HONESTLY GUYS...... i am 30 years old now..... 30........ its NEVER too late..... nothing in life is set in stone..... no matter how 1 person does things, doesnt mean you have to be like them too....you can always do things at your own pace!!! sometimes things dont go as you imagine them but things WILL AND DO get better!!! things will be alright in the end!!! thats how i ended my 2017 and started my life as a 30 year old obaa-chan XD 
theres a lot of goals and things id like to work on for 2018 but i hope 2018 will even better for me and all my friends, family and followers!!!
if any of you actually got through all of this, then im so sorry and also thank you so much for reading LOL to all my friends who supported me through this hard moment in my life, thank you very much!! 

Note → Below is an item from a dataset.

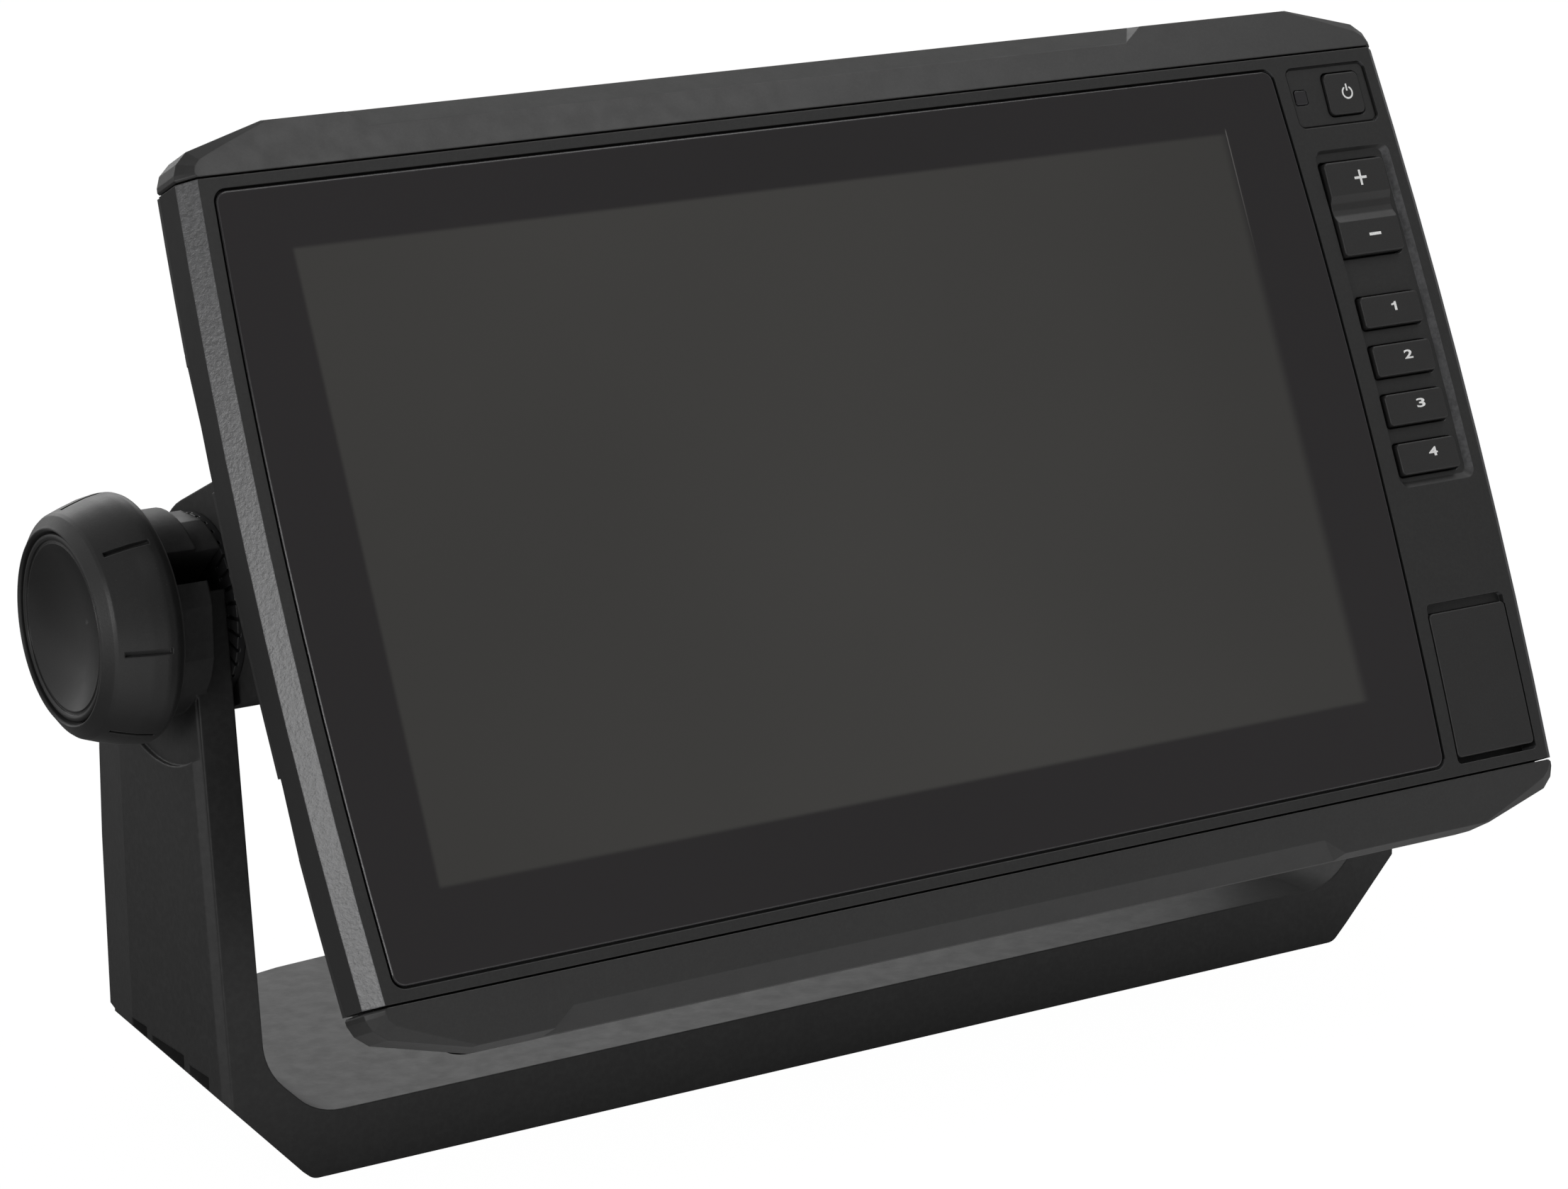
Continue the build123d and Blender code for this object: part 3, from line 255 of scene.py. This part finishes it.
def board_pattern(graph, point):
    """Solder mask over copper: runs of tracks, and pads."""
    track_wave = 6200.0  # radians per metre across the tracks
    flat = point.in_head()
    x, _, z = flat.split()
    patches = flat.voronoi(70.0, "Color", distance="CHEBYCHEV")
    upright = graph.add("SeparateColor", {0: patches}).ramp(0.49, 0.51)
    across = (x * track_wave).sine()
    along = (z * track_wave).sine()
    tracks = (across * upright + along * (1.0 - upright)).ramp(0.2, 0.5)
    tracks = tracks * flat.noise(90.0, detail=2.0).ramp(0.45, 0.5)
    base = graph.mix(tracks, (0.006, 0.045, 0.022), (0.012, 0.085, 0.040))
    pads = flat.voronoi(230.0).ramp(0.22, 0.17)
    pads = pads * flat.noise(60.0, detail=1.0).ramp(0.55, 0.6)
    return graph.mix(pads, base, (0.55, 0.54, 0.50))


# The picture area in the head's frame, in metres.
PICTURE_LEFT, PICTURE_RIGHT = -0.1117, 0.0870
PICTURE_BOTTOM, PICTURE_TOP = -0.0541, 0.0577
PICTURE_SOFT, PICTURE_SOFT_RIGHT = 0.0005, 0.0014  # half widths of its soft borders
BRIGHTEST_X = -0.010
# x of the painted reflection line right of the picture.
PAINTED_REFLECTION_X = 0.0876
FALLING = (1.0, 0.0)


def glass_material(name):
    """Bonded cover glass: black print round the edge, the picture area a shade lighter."""
    material = bpy.data.materials.new(name)
    graph = Graph(material)
    x, _, z = graph.coords().in_head().split()
    sides = (x.step(PICTURE_LEFT, PICTURE_SOFT)
             * x.step(PICTURE_RIGHT, PICTURE_SOFT_RIGHT, to=FALLING))
    picture = sides * (z.step(PICTURE_BOTTOM, PICTURE_SOFT)
                       * z.step(PICTURE_TOP, PICTURE_SOFT, to=FALLING))

    # The picture area has slow mottling, painted light that dims it to both sides of its
    # brightest point, and fine upright lines.
    broad = graph.coords().noise(9.0, detail=2.0, rough=0.5)
    tone = broad.ramp(0.3, 0.7, to=(0.93, 1.07))
    dimming = abs(x + -BRIGHTEST_X).ramp(0.0, 0.105, to=(1.06, 0.84))
    lines = (x * 21000.0).sine() * 0.02 + 1.0
    picture_color = graph.shade((0.0560, 0.0542, 0.0509), tone * dimming * lines)
    print_color = graph.mix(broad.ramp(0.3, 0.7), (0.0180, 0.0161, 0.0170),
                            (0.0200, 0.0178, 0.0190))
    base = graph.mix(picture, print_color, picture_color)

    # A painted reflection: a thin bright line right of the picture, near its top.
    painted_reflection_line = (abs(x - PAINTED_REFLECTION_X).ramp(0.00016, 0.00006)
            * (z.ramp(0.0300, 0.0560) * z.ramp(0.0590, 0.0580)))
    base = graph.mix(painted_reflection_line * 0.8, base, (0.15, 0.145, 0.14))
    normal, near_edge = graph.edges(0.0004)
    # Painted highlight: the edges of the glass are painted lighter.
    base = graph.mix(near_edge * 0.75, base, (0.15, 0.15, 0.155))
    smudges = graph.coords().noise(55.0, detail=4.0, rough=0.65, distortion=0.4)
    roughness = smudges.ramp(0.5, 0.75, to=(0.10, 0.16)) + picture * 0.05
    ripple = graph.coords().noise(3000.0, detail=1.0, rough=0.5)
    graph.principled(Base_Color=base, Roughness=roughness,
                     Normal=graph.bump(ripple, 0.0000004, normal))
    return material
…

if any of you are curious about my portfolio, you can check it out at www.nabeelahamid.com ^__________^ thankssss!!! if any of you guys are designers too, tips or positive criticism is always welcome too!!
to all of my friends and followers who are already in 2018, HAPPY NEW YEAR AND I WISH NOTHING BUT THE BEST FOR ALL OF YOU!!!!! and to those still in 2017 like me, lets bring in the new years together!!!